Early in the video, you see Vasquez's sneaky jumper. Vasquez isn't the kind of deadly shooter that Gordon or Anderson is, but he can hurt you if he gets hot. Vasquez also has great size (6'6") for a point guard, which gives him an advantage on the boards.
Most importantly, Vasquez is always looking to get teammates involved. He is constantly finding the open man, whether it is on the break or rolling off the pick. His unselfish play will work well when on the floor with three unique offensive weapons such as Davis, Anderson and Gordon. Their presence will also open up more looks for the former Maryland Terrapin.
At 19-37, the Hornets don't have much to play for. It would take some inspired play from New Orleans and a couple collapses from others to get them into the playoffs. Having lost their past three games, that inspired play hasn't happened yet in the season's second half.
The decision to move Davis to center to get the team's best players on the floor together may not appeal to the sabre-metrics gurus. It may not make a ton of sense given Lopez's improved play and Davis' lack of upper body strength.
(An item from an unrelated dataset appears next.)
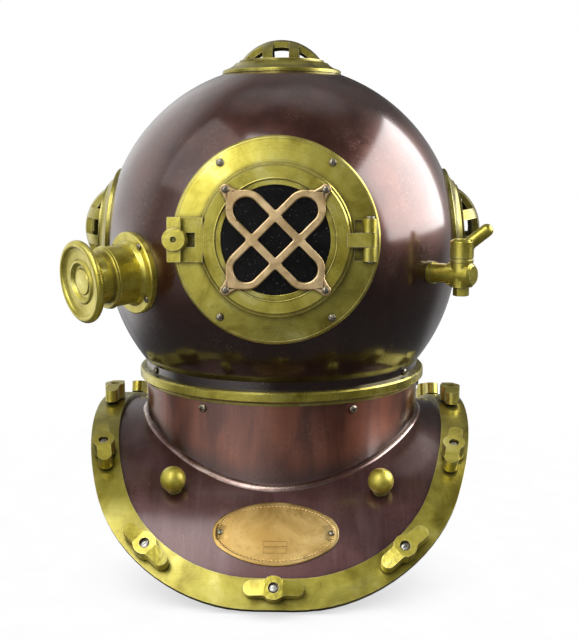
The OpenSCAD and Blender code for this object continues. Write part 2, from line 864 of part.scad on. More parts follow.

However, it is something that is worth a shot. If the Hornets are going to turn things around, it will take a game plan that strays away from the norm. Davis has showed flashes of brilliance. Anderson has been the team's best player all season and Vasquez has been a close second. Gordon and Aminu have picked it up the past two months.
If there an adjustment to be made that will help a team that's near the bottom in scoring and rebounding, this is the gamble that the New Orleans Hornets need to take going forward.